TASK STATEMENT: Set down each entry from the block beneath, exactly as written.

AVAILABLE DATA:
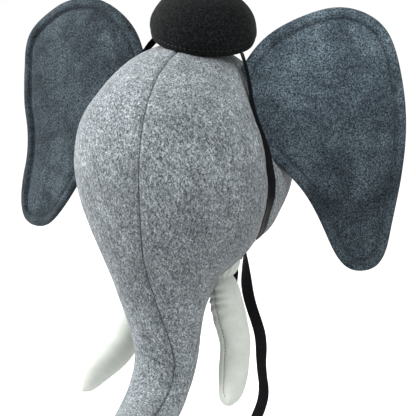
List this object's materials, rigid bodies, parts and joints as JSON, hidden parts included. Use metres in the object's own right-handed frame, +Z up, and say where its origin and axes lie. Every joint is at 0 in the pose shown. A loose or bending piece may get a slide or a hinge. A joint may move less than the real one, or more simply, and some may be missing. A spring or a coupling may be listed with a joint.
{
  "type": "wall-mounted stuffed elephant head",
  "caption": "Wall-mounted stuffed elephant head in felt with plush ears, white tusks, a curved trunk, a small black cap and a chin ribbon.",
  "frame": {"origin": "centre of the backboard's rear face, which lies on the wall plane", "axes": "+Y out of the rear face into the wall, -Y the way the face looks, +Z up, +X the elephant's own left"},
  "size_m": [0.4225, 0.308, 0.4727],
  "materials": {
    "head_felt": "marled wool felt",
    "ear_plush": "short-pile plush",
    "tusk_felt": "smooth wool felt",
    "hat_felt": "wool felt",
    "ribbon_satin": "satin ribbon",
    "stuffing": "polyester fibre",
    "board_wood": "raw fibreboard",
    "steel": "zinc plated"
  },
  "bodies": {
    "head": {"backboard": "board_wood", "hanger_strap": "steel", "hanger_screws": "steel", "head_cover_left": "head_felt", "head_cover_right": "head_felt", "head_stuffing": "stuffing", "tusk_left_cover": "tusk_felt", "tusk_left_stuffing": "stuffing", "tusk_right_cover": "tusk_felt", "tusk_right_stuffing": "stuffing", "ribbon_left": "ribbon_satin", "ribbon_right": "ribbon_satin", "ribbon_knot": "ribbon_satin"},
    "trunk": {"trunk_cover_left": "head_felt", "trunk_cover_right": "head_felt", "trunk_stuffing": "stuffing"},
    "ear_left": {"ear_left_front": "ear_plush", "ear_left_back": "ear_plush", "ear_left_wadding": "stuffing"},
    "ear_right": {"ear_right_front": "ear_plush", "ear_right_back": "ear_plush", "ear_right_wadding": "stuffing"},
    "hat": {"hat_crown": "hat_felt", "hat_hem": "hat_felt"},
    "tail_long": {"ribbon_tail_long": "ribbon_satin"},
    "tail_short": {"ribbon_tail_short": "ribbon_satin"},
    "ring": {"hanger_ring": "steel"}
  },
  "joints": [
    {"name": "ear_left_flap", "type": "hinge", "parent": "head", "child": "ear_left", "pos_m": [0.086, -0.0949, 0.0445], "axis": [0.4517, -0.0032, -0.8922], "range_deg": [-8, 12], "stiffness_Nm_per_rad": 0.6},
    {"name": "ear_right_flap", "type": "hinge", "parent": "head", "child": "ear_right", "pos_m": [-0.086, -0.0949, 0.0445], "axis": [0.4517, 0.0032, 0.8922], "range_deg": [-8, 12], "stiffness_Nm_per_rad": 0.6},
    {"name": "trunk_bend", "type": "hinge", "parent": "head", "child": "trunk", "pos_m": [0, -0.166, -0.188], "axis": [-1, 0, 0], "range_deg": [-10, 12], "stiffness_Nm_per_rad": 0.9},
    {"name": "hat_tip", "type": "hinge", "parent": "head", "child": "hat", "pos_m": [0.01234, -0.13752, 0.1131], "axis": [0.9955, 0, -0.095], "range_deg": [0, 6]},
    {"name": "tail_long_swing", "type": "hinge", "parent": "head", "child": "tail_long", "pos_m": [0.054, -0.0745, -0.105], "axis": [0, 1, 0], "range_deg": [-12, 12]},
    {"name": "tail_short_swing", "type": "hinge", "parent": "head", "child": "tail_short", "pos_m": [0.045, -0.0845, -0.105], "axis": [0, 1, 0], "range_deg": [-12, 12]},
    {"name": "ring_swing", "type": "hinge", "parent": "head", "child": "ring", "pos_m": [0, -0.0036, 0.047], "axis": [1, 0, 0], "range_deg": [0, 175]}
  ]
}
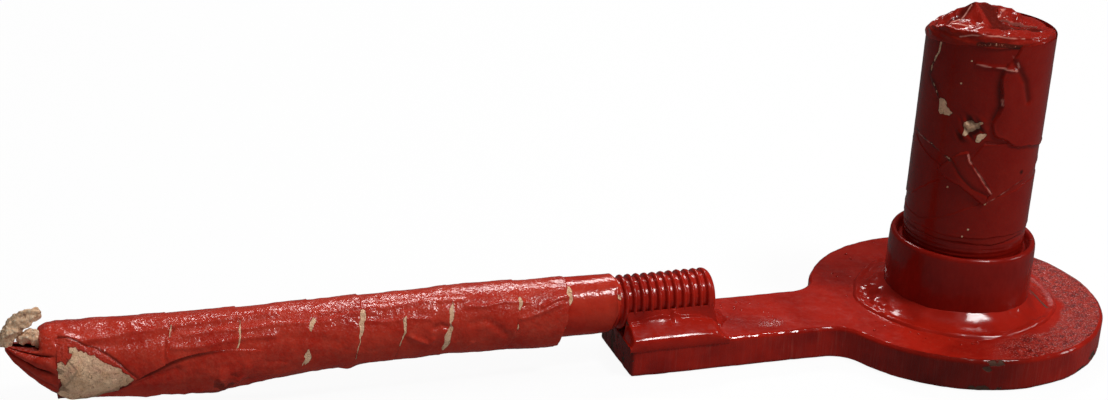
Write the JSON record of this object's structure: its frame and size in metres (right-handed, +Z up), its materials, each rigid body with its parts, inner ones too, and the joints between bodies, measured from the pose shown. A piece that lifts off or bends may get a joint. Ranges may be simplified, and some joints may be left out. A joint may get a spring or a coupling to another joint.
{
  "type": "fire hydrant wrench",
  "caption": "Shop-made fire hydrant wrench: flame-cut plate with a pipe-stub nut socket, welded threaded round-bar handle, taped and painted red.",
  "frame": {"origin": "the stub's axis at the plate's underside, which is the face the wrench rests on", "axes": "+Z up along the stub towards the socket's mouth, -X along the arm and handle, -Y the front"},
  "size_m": [0.5461, 0.149, 0.1728],
  "materials": {
    "red_paint_plate": "thick brushed gloss red enamel over flame-cut steel",
    "red_paint_weld": "gloss red enamel pooled over lumpy weld",
    "red_paint_pipe": "gloss red enamel over pipe and threads",
    "bare_steel": "bare machined steel, unpainted inside the stub",
    "painted_tape": "crepe paper tape, painted red, satin to gloss",
    "bare_tape": "cream crepe paper tape, torn, barely painted"
  },
  "bodies": {
    "root": {"head_plate": "red_paint_plate", "pipe_coupling": "red_paint_plate", "coupling_weld": "red_paint_weld", "socket_pipe": "red_paint_pipe", "pentagon_socket": "bare_steel", "socket_ring_weld": "bare_steel", "handle_rod": "red_paint_pipe", "handle_front_weld": "red_paint_weld", "handle_rear_weld": "red_paint_weld", "handle_end_weld": "red_paint_weld", "grip_base_tape": "painted_tape", "grip_tape_turn_1": "painted_tape", "grip_tape_turn_2": "painted_tape", "grip_tape_turn_3": "painted_tape", "grip_tape_turn_4": "painted_tape", "grip_tape_turn_5": "painted_tape", "grip_tape_turn_6": "painted_tape", "grip_tape_turn_7": "painted_tape", "grip_tape_turn_8": "painted_tape", "grip_paper_fold": "painted_tape", "grip_bare_flap": "bare_tape", "grip_end_gather": "painted_tape", "grip_tail_twist": "bare_tape", "stem_tape_base": "painted_tape", "stem_tape_lower_band": "painted_tape", "stem_tape_upper_band": "painted_tape", "stem_tape_strip_left": "painted_tape", "stem_tape_strip_right": "painted_tape", "stem_tape_side_flap": "painted_tape", "stem_tape_cap": "painted_tape"}
  },
  "joints": []
}
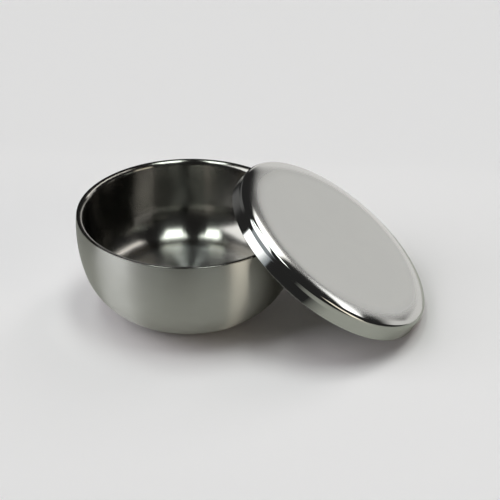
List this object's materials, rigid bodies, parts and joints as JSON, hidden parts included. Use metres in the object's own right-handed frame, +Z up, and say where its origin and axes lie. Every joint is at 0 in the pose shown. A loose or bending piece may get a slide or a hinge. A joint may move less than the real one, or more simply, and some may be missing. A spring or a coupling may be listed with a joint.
{
  "type": "shaving bowl with lid",
  "caption": "Round double-walled stainless steel shaving bowl with a rolled rim and a loose pressed lid leaning against the rim.",
  "frame": {"origin": "centre of the flat base, on the surface the bowl stands on", "axes": "+Z up along the bowl's axis; +X towards the side where the lid leans"},
  "size_m": [0.1659, 0.1078, 0.0676],
  "materials": {
    "brushed_outside": "satin, brushed around the bowl",
    "brushed_inside": "fine spun brushing, polished on the rim",
    "polished_lid": "mirror polish on the skirt and shoulder, soft polish on the top"
  },
  "bodies": {
    "bowl": {"outer_shell": "brushed_outside", "inner_shell": "brushed_inside"},
    "lid": {"lid": "polished_lid"}
  },
  "joints": [
    {"name": "lid_lift", "type": "slide", "parent": "bowl", "child": "lid", "axis": [0, 0, 1], "range_m": [0, 0.08]}
  ]
}
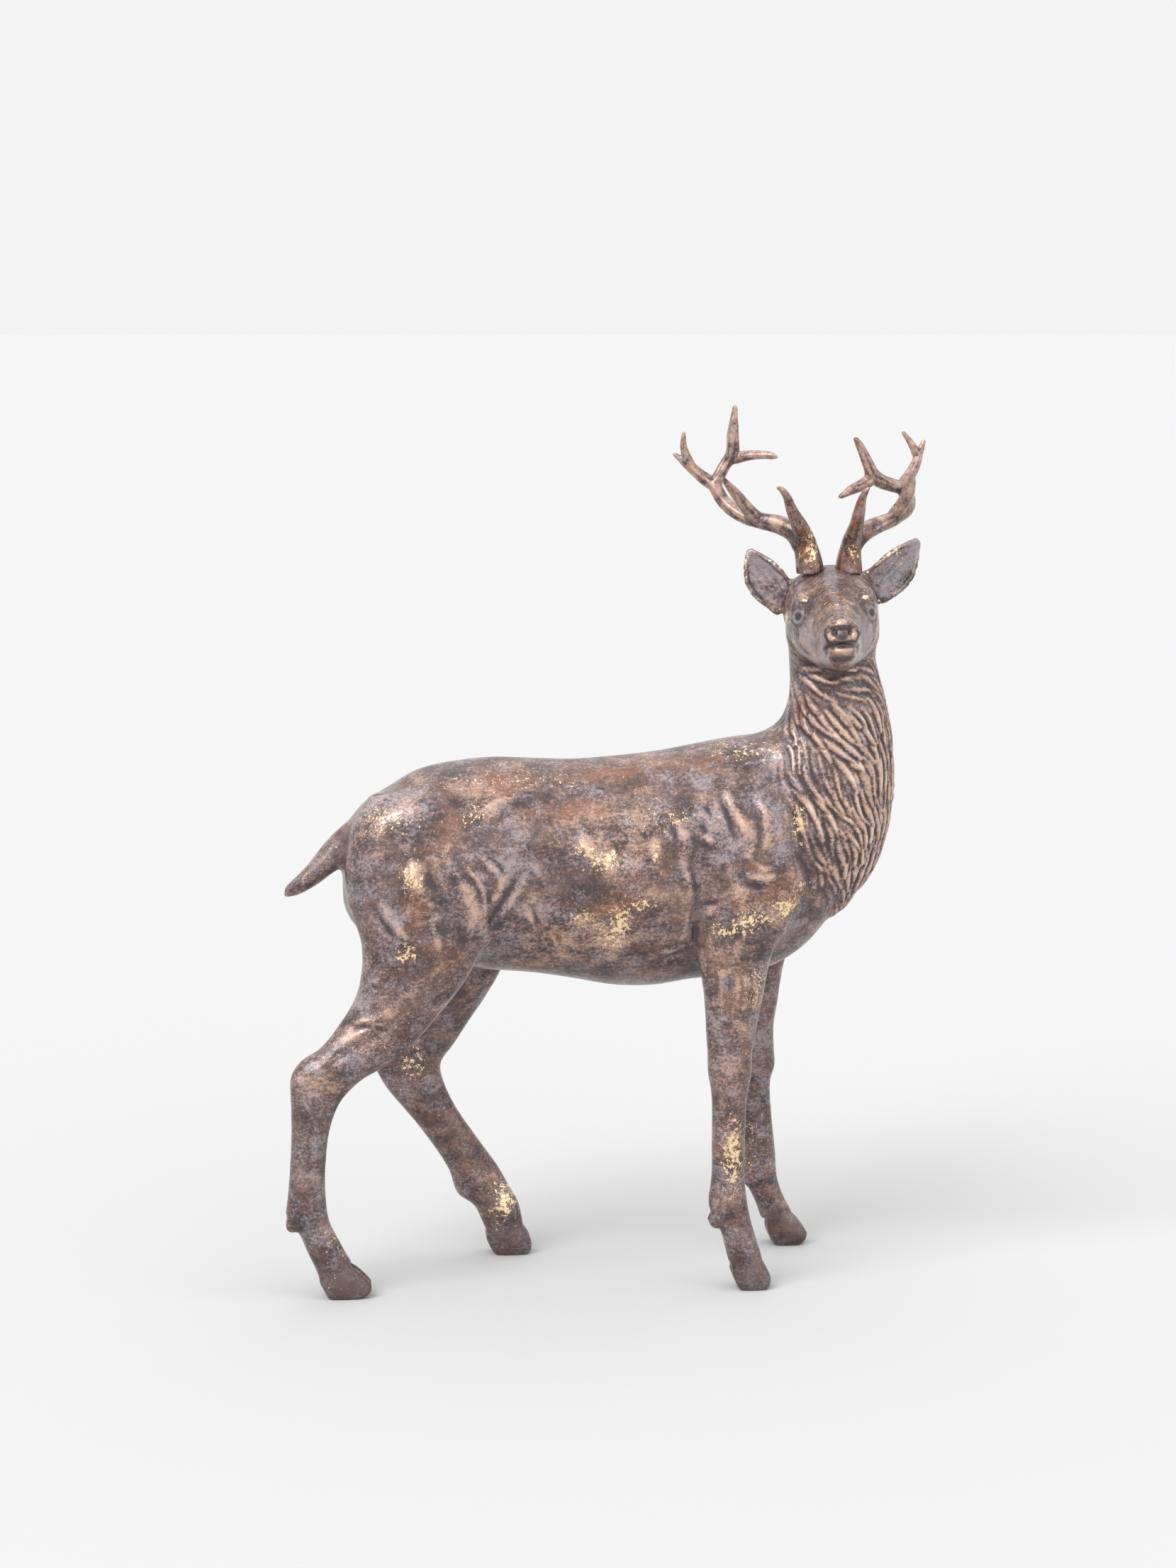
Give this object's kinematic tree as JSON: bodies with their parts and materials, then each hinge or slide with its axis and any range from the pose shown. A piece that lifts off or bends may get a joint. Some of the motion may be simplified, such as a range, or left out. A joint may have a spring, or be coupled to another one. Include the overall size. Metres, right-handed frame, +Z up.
{
  "type": "stag figurine",
  "caption": "Standing stag figurine, head turned to its right, carved mane, branching antlers set in the head, antique bronze finish with gold flecks.",
  "frame": {"origin": "on the floor, under the middle of the whole figurine", "axes": "+Z up, +X the way the body faces, +Y the stag's left side"},
  "size_m": [0.3413, 0.1376, 0.4583],
  "materials": {
    "bronze_finish": "satin",
    "antler_finish": "satin"
  },
  "bodies": {
    "root": {"figure": "bronze_finish", "right_antler": "antler_finish", "left_antler": "antler_finish"}
  },
  "joints": []
}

WRITTEN RESPONSE:
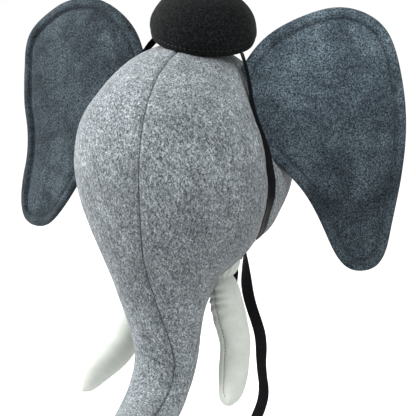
List this object's materials, rigid bodies, parts and joints as JSON, hidden parts included. Use metres in the object's own right-handed frame, +Z up, and say where its origin and axes lie. Every joint is at 0 in the pose shown. A loose or bending piece may get a slide or a hinge. A joint may move less than the real one, or more simply, and some may be missing. A spring or a coupling may be listed with a joint.
{
  "type": "wall-mounted stuffed elephant head",
  "caption": "Wall-mounted stuffed elephant head in felt with plush ears, white tusks, a curved trunk, a small black cap and a chin ribbon.",
  "frame": {"origin": "centre of the backboard's rear face, which lies on the wall plane", "axes": "+Y out of the rear face into the wall, -Y the way the face looks, +Z up, +X the elephant's own left"},
  "size_m": [0.4225, 0.308, 0.4727],
  "materials": {
    "head_felt": "marled wool felt",
    "ear_plush": "short-pile plush",
    "tusk_felt": "smooth wool felt",
    "hat_felt": "wool felt",
    "ribbon_satin": "satin ribbon",
    "stuffing": "polyester fibre",
    "board_wood": "raw fibreboard",
    "steel": "zinc plated"
  },
  "bodies": {
    "head": {"backboard": "board_wood", "hanger_strap": "steel", "hanger_screws": "steel", "head_cover_left": "head_felt", "head_cover_right": "head_felt", "head_stuffing": "stuffing", "tusk_left_cover": "tusk_felt", "tusk_left_stuffing": "stuffing", "tusk_right_cover": "tusk_felt", "tusk_right_stuffing": "stuffing", "ribbon_left": "ribbon_satin", "ribbon_right": "ribbon_satin", "ribbon_knot": "ribbon_satin"},
    "trunk": {"trunk_cover_left": "head_felt", "trunk_cover_right": "head_felt", "trunk_stuffing": "stuffing"},
    "ear_left": {"ear_left_front": "ear_plush", "ear_left_back": "ear_plush", "ear_left_wadding": "stuffing"},
    "ear_right": {"ear_right_front": "ear_plush", "ear_right_back": "ear_plush", "ear_right_wadding": "stuffing"},
    "hat": {"hat_crown": "hat_felt", "hat_hem": "hat_felt"},
    "tail_long": {"ribbon_tail_long": "ribbon_satin"},
    "tail_short": {"ribbon_tail_short": "ribbon_satin"},
    "ring": {"hanger_ring": "steel"}
  },
  "joints": [
    {"name": "ear_left_flap", "type": "hinge", "parent": "head", "child": "ear_left", "pos_m": [0.086, -0.0949, 0.0445], "axis": [0.4517, -0.0032, -0.8922], "range_deg": [-8, 12], "stiffness_Nm_per_rad": 0.6},
    {"name": "ear_right_flap", "type": "hinge", "parent": "head", "child": "ear_right", "pos_m": [-0.086, -0.0949, 0.0445], "axis": [0.4517, 0.0032, 0.8922], "range_deg": [-8, 12], "stiffness_Nm_per_rad": 0.6},
    {"name": "trunk_bend", "type": "hinge", "parent": "head", "child": "trunk", "pos_m": [0, -0.166, -0.188], "axis": [-1, 0, 0], "range_deg": [-10, 12], "stiffness_Nm_per_rad": 0.9},
    {"name": "hat_tip", "type": "hinge", "parent": "head", "child": "hat", "pos_m": [0.01234, -0.13752, 0.1131], "axis": [0.9955, 0, -0.095], "range_deg": [0, 6]},
    {"name": "tail_long_swing", "type": "hinge", "parent": "head", "child": "tail_long", "pos_m": [0.054, -0.0745, -0.105], "axis": [0, 1, 0], "range_deg": [-12, 12]},
    {"name": "tail_short_swing", "type": "hinge", "parent": "head", "child": "tail_short", "pos_m": [0.045, -0.0845, -0.105], "axis": [0, 1, 0], "range_deg": [-12, 12]},
    {"name": "ring_swing", "type": "hinge", "parent": "head", "child": "ring", "pos_m": [0, -0.0036, 0.047], "axis": [1, 0, 0], "range_deg": [0, 175]}
  ]
}
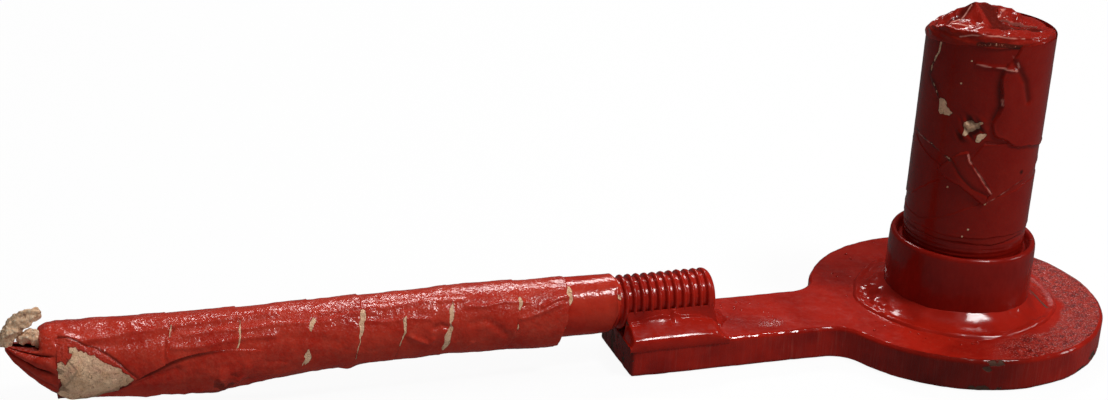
Write the JSON record of this object's structure: its frame and size in metres (right-handed, +Z up), its materials, each rigid body with its parts, inner ones too, and the joints between bodies, measured from the pose shown. A piece that lifts off or bends may get a joint. Ranges may be simplified, and some joints may be left out. A joint may get a spring or a coupling to another joint.
{
  "type": "fire hydrant wrench",
  "caption": "Shop-made fire hydrant wrench: flame-cut plate with a pipe-stub nut socket, welded threaded round-bar handle, taped and painted red.",
  "frame": {"origin": "the stub's axis at the plate's underside, which is the face the wrench rests on", "axes": "+Z up along the stub towards the socket's mouth, -X along the arm and handle, -Y the front"},
  "size_m": [0.5461, 0.149, 0.1728],
  "materials": {
    "red_paint_plate": "thick brushed gloss red enamel over flame-cut steel",
    "red_paint_weld": "gloss red enamel pooled over lumpy weld",
    "red_paint_pipe": "gloss red enamel over pipe and threads",
    "bare_steel": "bare machined steel, unpainted inside the stub",
    "painted_tape": "crepe paper tape, painted red, satin to gloss",
    "bare_tape": "cream crepe paper tape, torn, barely painted"
  },
  "bodies": {
    "root": {"head_plate": "red_paint_plate", "pipe_coupling": "red_paint_plate", "coupling_weld": "red_paint_weld", "socket_pipe": "red_paint_pipe", "pentagon_socket": "bare_steel", "socket_ring_weld": "bare_steel", "handle_rod": "red_paint_pipe", "handle_front_weld": "red_paint_weld", "handle_rear_weld": "red_paint_weld", "handle_end_weld": "red_paint_weld", "grip_base_tape": "painted_tape", "grip_tape_turn_1": "painted_tape", "grip_tape_turn_2": "painted_tape", "grip_tape_turn_3": "painted_tape", "grip_tape_turn_4": "painted_tape", "grip_tape_turn_5": "painted_tape", "grip_tape_turn_6": "painted_tape", "grip_tape_turn_7": "painted_tape", "grip_tape_turn_8": "painted_tape", "grip_paper_fold": "painted_tape", "grip_bare_flap": "bare_tape", "grip_end_gather": "painted_tape", "grip_tail_twist": "bare_tape", "stem_tape_base": "painted_tape", "stem_tape_lower_band": "painted_tape", "stem_tape_upper_band": "painted_tape", "stem_tape_strip_left": "painted_tape", "stem_tape_strip_right": "painted_tape", "stem_tape_side_flap": "painted_tape", "stem_tape_cap": "painted_tape"}
  },
  "joints": []
}
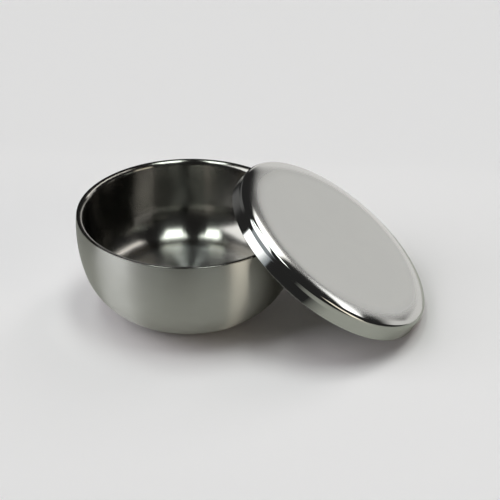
List this object's materials, rigid bodies, parts and joints as JSON, hidden parts included. Use metres in the object's own right-handed frame, +Z up, and say where its origin and axes lie. Every joint is at 0 in the pose shown. A loose or bending piece may get a slide or a hinge. A joint may move less than the real one, or more simply, and some may be missing. A spring or a coupling may be listed with a joint.
{
  "type": "shaving bowl with lid",
  "caption": "Round double-walled stainless steel shaving bowl with a rolled rim and a loose pressed lid leaning against the rim.",
  "frame": {"origin": "centre of the flat base, on the surface the bowl stands on", "axes": "+Z up along the bowl's axis; +X towards the side where the lid leans"},
  "size_m": [0.1659, 0.1078, 0.0676],
  "materials": {
    "brushed_outside": "satin, brushed around the bowl",
    "brushed_inside": "fine spun brushing, polished on the rim",
    "polished_lid": "mirror polish on the skirt and shoulder, soft polish on the top"
  },
  "bodies": {
    "bowl": {"outer_shell": "brushed_outside", "inner_shell": "brushed_inside"},
    "lid": {"lid": "polished_lid"}
  },
  "joints": [
    {"name": "lid_lift", "type": "slide", "parent": "bowl", "child": "lid", "axis": [0, 0, 1], "range_m": [0, 0.08]}
  ]
}
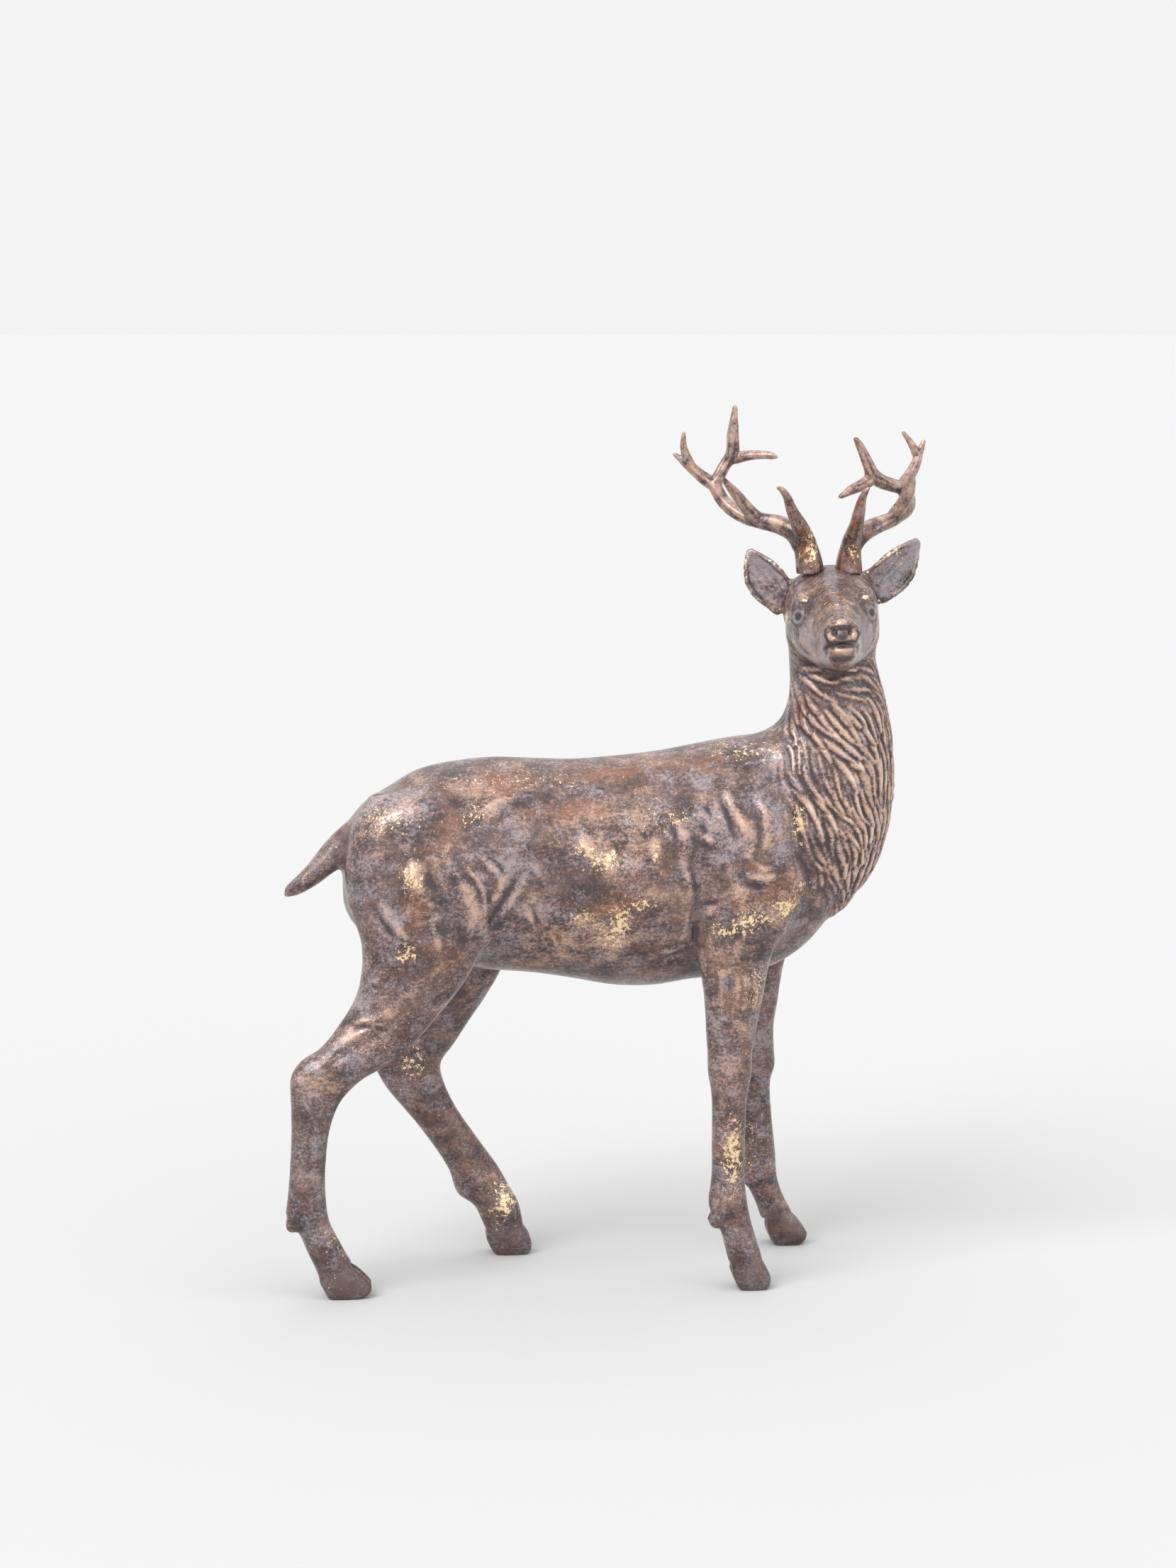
Give this object's kinematic tree as JSON: bodies with their parts and materials, then each hinge or slide with its axis and any range from the pose shown. A piece that lifts off or bends may get a joint. Some of the motion may be simplified, such as a range, or left out. A joint may have a spring, or be coupled to another one. Include the overall size. Metres, right-handed frame, +Z up.
{
  "type": "stag figurine",
  "caption": "Standing stag figurine, head turned to its right, carved mane, branching antlers set in the head, antique bronze finish with gold flecks.",
  "frame": {"origin": "on the floor, under the middle of the whole figurine", "axes": "+Z up, +X the way the body faces, +Y the stag's left side"},
  "size_m": [0.3413, 0.1376, 0.4583],
  "materials": {
    "bronze_finish": "satin",
    "antler_finish": "satin"
  },
  "bodies": {
    "root": {"figure": "bronze_finish", "right_antler": "antler_finish", "left_antler": "antler_finish"}
  },
  "joints": []
}